The cabin is better designed with great graphics on the instrument binnacle. A floating tablet crowns the center stack, housing Chevrolet’s MyLink infotainment system. Volt owners also get OnStar’s connected services, including the 4G LTE Wi-Fi hotspot. A sloping hatchback gives way for a decent amount of cargo space, with the two rear seats folded flat for more goodies.

Volt pricing starts at $33,220. Our LT tester came with a sticker price of $36,470. For more luxury, the Premier version is available for $4,350 more.

These two vehicles are a perfect example of what car companies can do when they put their minds together in living toward a life away from the gas pump. The Chevrolet Bolt EV is a great solution that is more attainable than most other solutions and fits perfectly with the urban lifestyle. We would not be surprised if we would see the Bolt EV out in the suburbs and beyond. The 238-mile range is indeed a great selling tool.

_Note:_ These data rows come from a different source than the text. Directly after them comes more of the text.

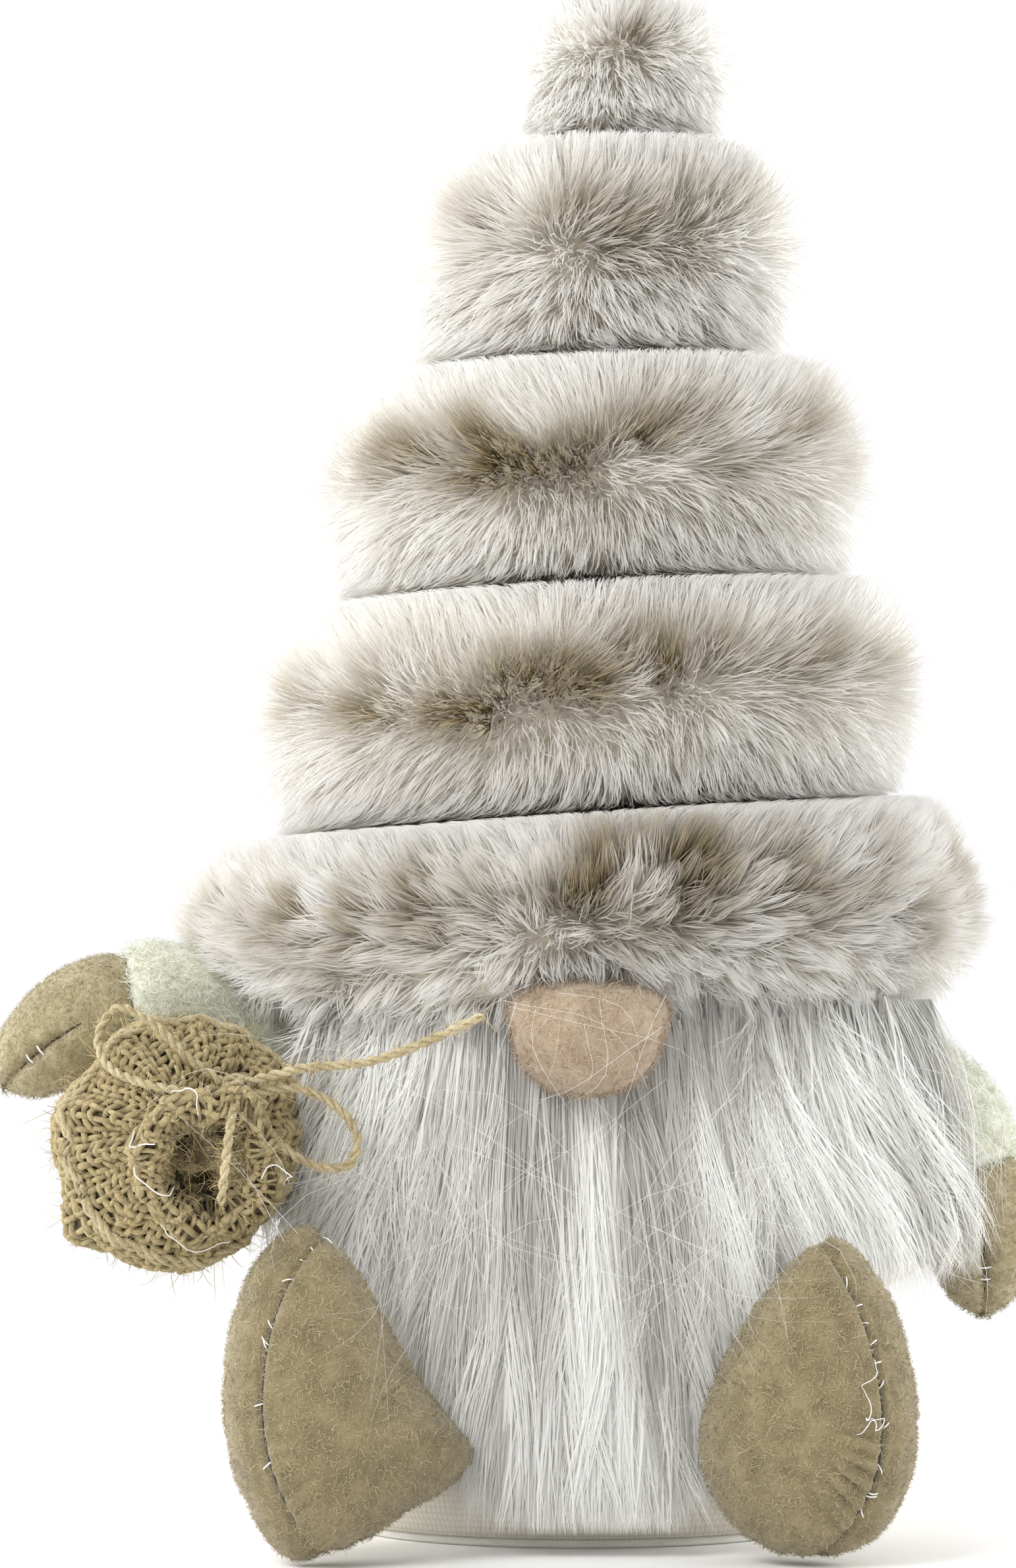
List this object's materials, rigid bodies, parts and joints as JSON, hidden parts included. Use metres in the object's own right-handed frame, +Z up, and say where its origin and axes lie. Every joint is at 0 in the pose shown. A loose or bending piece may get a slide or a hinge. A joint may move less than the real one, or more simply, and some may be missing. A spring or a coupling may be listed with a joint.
{
  "type": "fabric gnome",
  "caption": "Sitting stuffed gnome with a stepped fur hat, long white beard, felt nose, mittens and boots, and a small tied burlap sack on one arm.",
  "frame": {"origin": "middle of the flat base on the surface it stands on", "axes": "+Z up, -Y out of the front where the beard and boots are, +X to the right as seen from the front"},
  "size_m": [0.2277, 0.1634, 0.3395],
  "materials": {
    "fibre_filling": "soft white polyester fibre",
    "hat_fur": "dense soft pile, white with taupe patches",
    "beard_hair": "long straight white fibre, slight sheen",
    "backing_cloth": "plain woven cloth",
    "body_cloth": "plain grey woven cloth",
    "nose_felt": "needle-felted wool, matt",
    "sleeve_felt": "pale fuzzy wool felt, matt",
    "khaki_felt": "wool felt, matt, short fuzz",
    "card": "plain grey-brown card",
    "pellet_bag": "cotton bag filled with plastic pellets",
    "burlap": "coarse plain-woven jute, matt",
    "jute_twine": "twisted jute, matt and hairy",
    "seam_thread": "drawn sewing thread",
    "white_thread": "white sewing thread"
  },
  "bodies": {
    "root": {"base_felt": "khaki_felt", "base_card": "card", "pellet_bag": "pellet_bag", "body_stuffing": "fibre_filling", "body_cover": "body_cloth", "beard_backing": "backing_cloth", "beard_hair": "beard_hair", "nose_felt": "nose_felt", "nose_filling": "fibre_filling", "brim_padding": "fibre_filling", "hat_brim_fur": "hat_fur", "seam_thread_1": "seam_thread"},
    "hat_tier_2": {"hat_tier_2_fur": "hat_fur", "hat_tier_2_stuffing": "fibre_filling", "seam_thread_2": "seam_thread"},
    "hat_tier_3": {"hat_tier_3_fur": "hat_fur", "hat_tier_3_stuffing": "fibre_filling", "seam_thread_3": "seam_thread"},
    "hat_tier_4": {"hat_tier_4_fur": "hat_fur", "hat_tier_4_stuffing": "fibre_filling", "seam_thread_4": "seam_thread"},
    "hat_tip": {"hat_tip_fur": "hat_fur", "hat_tip_stuffing": "fibre_filling"},
    "arm_left": {"sleeve_left": "sleeve_felt", "sleeve_left_stuffing": "fibre_filling", "mitten_left_top_panel": "khaki_felt", "mitten_left_palm_panel": "khaki_felt", "mitten_left_stuffing": "fibre_filling"},
    "sack": {"sack_cloth": "burlap", "sack_stuffing": "fibre_filling", "neck_tie": "jute_twine", "bow_knot": "jute_twine", "bow_loop_left": "jute_twine", "bow_loop_right": "jute_twine", "bow_tail_long": "jute_twine", "bow_tail_short": "jute_twine", "sack_stitch": "white_thread"},
    "arm_right": {"sleeve_right": "sleeve_felt", "sleeve_right_stuffing": "fibre_filling", "mitten_right_top_panel": "khaki_felt", "mitten_right_palm_panel": "khaki_felt", "mitten_right_stuffing": "fibre_filling"},
    "leg_left": {"leg_left_cover": "khaki_felt", "leg_left_stuffing": "fibre_filling", "boot_left_inner_panel": "khaki_felt", "boot_left_outer_panel": "khaki_felt", "boot_left_stuffing": "fibre_filling"},
    "leg_right": {"leg_right_cover": "khaki_felt", "leg_right_stuffing": "fibre_filling", "boot_right_inner_panel": "khaki_felt", "boot_right_outer_panel": "khaki_felt", "boot_right_stuffing": "fibre_filling"}
  },
  "joints": [
    {"name": "hat_seam_1_bend", "type": "hinge", "parent": "root", "child": "hat_tier_2", "pos_m": [0.0012, 0, 0.1575], "axis": [0, 1, 0], "range_deg": [-5, 5], "stiffness_Nm_per_rad": 1.2},
    {"name": "hat_seam_2_bend", "type": "hinge", "parent": "hat_tier_2", "child": "hat_tier_3", "pos_m": [0.0025, 0, 0.2075], "axis": [0, 1, 0], "range_deg": [-5, 5], "stiffness_Nm_per_rad": 0.7},
    {"name": "hat_seam_3_bend", "type": "hinge", "parent": "hat_tier_3", "child": "hat_tier_4", "pos_m": [0.0035, 0, 0.2575], "axis": [0, 1, 0], "range_deg": [-5, 5], "stiffness_Nm_per_rad": 0.3},
    {"name": "hat_seam_4_bend", "type": "hinge", "parent": "hat_tier_4", "child": "hat_tip", "pos_m": [0.008, 0, 0.3075], "axis": [0, 1, 0], "range_deg": [-5, 5], "stiffness_Nm_per_rad": 0.05},
    {"name": "shoulder_left_swing", "type": "hinge", "parent": "root", "child": "arm_left", "pos_m": [-0.06247, -0.012, 0.107], "axis": [0, 0, -1], "range_deg": [0, 25], "stiffness_Nm_per_rad": 0.02},
    {"name": "sack_swing", "type": "hinge", "parent": "arm_left", "child": "sack", "pos_m": [-0.08546, -0.02456, 0.10567], "axis": [-1, 0, 0], "range_deg": [0, 12]},
    {"name": "shoulder_right_lift", "type": "hinge", "parent": "root", "child": "arm_right", "pos_m": [0.06247, -0.012, 0.107], "axis": [0, -1, 0], "range_deg": [0, 40]},
    {"name": "hip_left_splay", "type": "hinge", "parent": "root", "child": "leg_left", "pos_m": [-0.0375, -0.04781, 0.02], "axis": [0, 0, -1], "range_deg": [0, 20], "stiffness_Nm_per_rad": 0.03},
    {"name": "hip_right_splay", "type": "hinge", "parent": "root", "child": "leg_right", "pos_m": [0.0375, -0.04781, 0.02], "axis": [0, 0, 1], "range_deg": [0, 20], "stiffness_Nm_per_rad": 0.03}
  ]
}
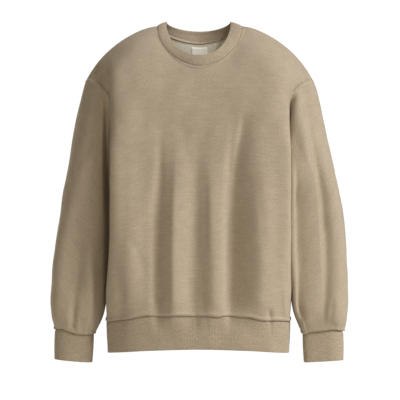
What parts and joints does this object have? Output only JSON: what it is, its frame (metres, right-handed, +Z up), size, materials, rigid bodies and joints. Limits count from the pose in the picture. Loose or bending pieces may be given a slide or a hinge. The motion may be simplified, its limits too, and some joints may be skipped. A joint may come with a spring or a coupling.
{
  "type": "crewneck sweatshirt",
  "caption": "Hollow, filled-out fleece sweatshirt with a ribbed crew neckband, hem band and cuffs, dropped shoulders and both arms hanging.",
  "frame": {"origin": "between the shoulders, level with the ends of the shoulder seams at the sides of the neck", "axes": "+Z up, -Y out of the garment's front, +X to the wearer's left"},
  "size_m": [0.636, 0.2527, 0.731],
  "materials": {
    "fleece": "matt cotton fleece, smooth knit outside and brushed inside",
    "rib": "matt fine cotton rib, doubled",
    "label": "woven tape, bare"
  },
  "bodies": {
    "root": {"front": "fleece", "back": "fleece", "sleeve_left": "fleece", "sleeve_right": "fleece", "cuff_left": "rib", "cuff_right": "rib", "hem_band": "rib", "neckband": "rib", "neck_label": "label"}
  },
  "joints": []
}
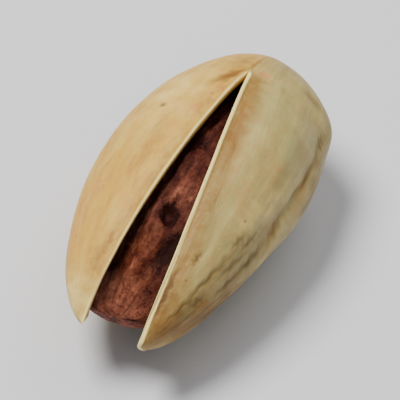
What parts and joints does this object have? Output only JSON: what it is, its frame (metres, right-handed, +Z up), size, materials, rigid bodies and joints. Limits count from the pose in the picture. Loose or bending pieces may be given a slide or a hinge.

But, for those looking to go electric yet want a greater range and access to a gas pump, the Chevrolet Volt is a great solution for everywhere, both in town and away from it all. You also get it all: an EV to start off, lending to more gasoline use for longer trips.

Either way, all it takes is a plug. Though Chevrolet will provide you with one to plug into a 110-volt outlet, there are plenty of charging stations around our region to keep you moving. These include the QuickCharge stations for Level 3 charging that will cut down the time of recharging the battery. Most stations are actually Level 2 (220-volt charge) and are found commonly in certain public ramps, grocery stores, and shopping centers.

Chevrolet is on the right track toward providing plug-in electric vehicles at a more attainable price point. They are easy to operate and maintain, along with normal operational functions. That is all it takes to consider going electric: making it accessible to all of us.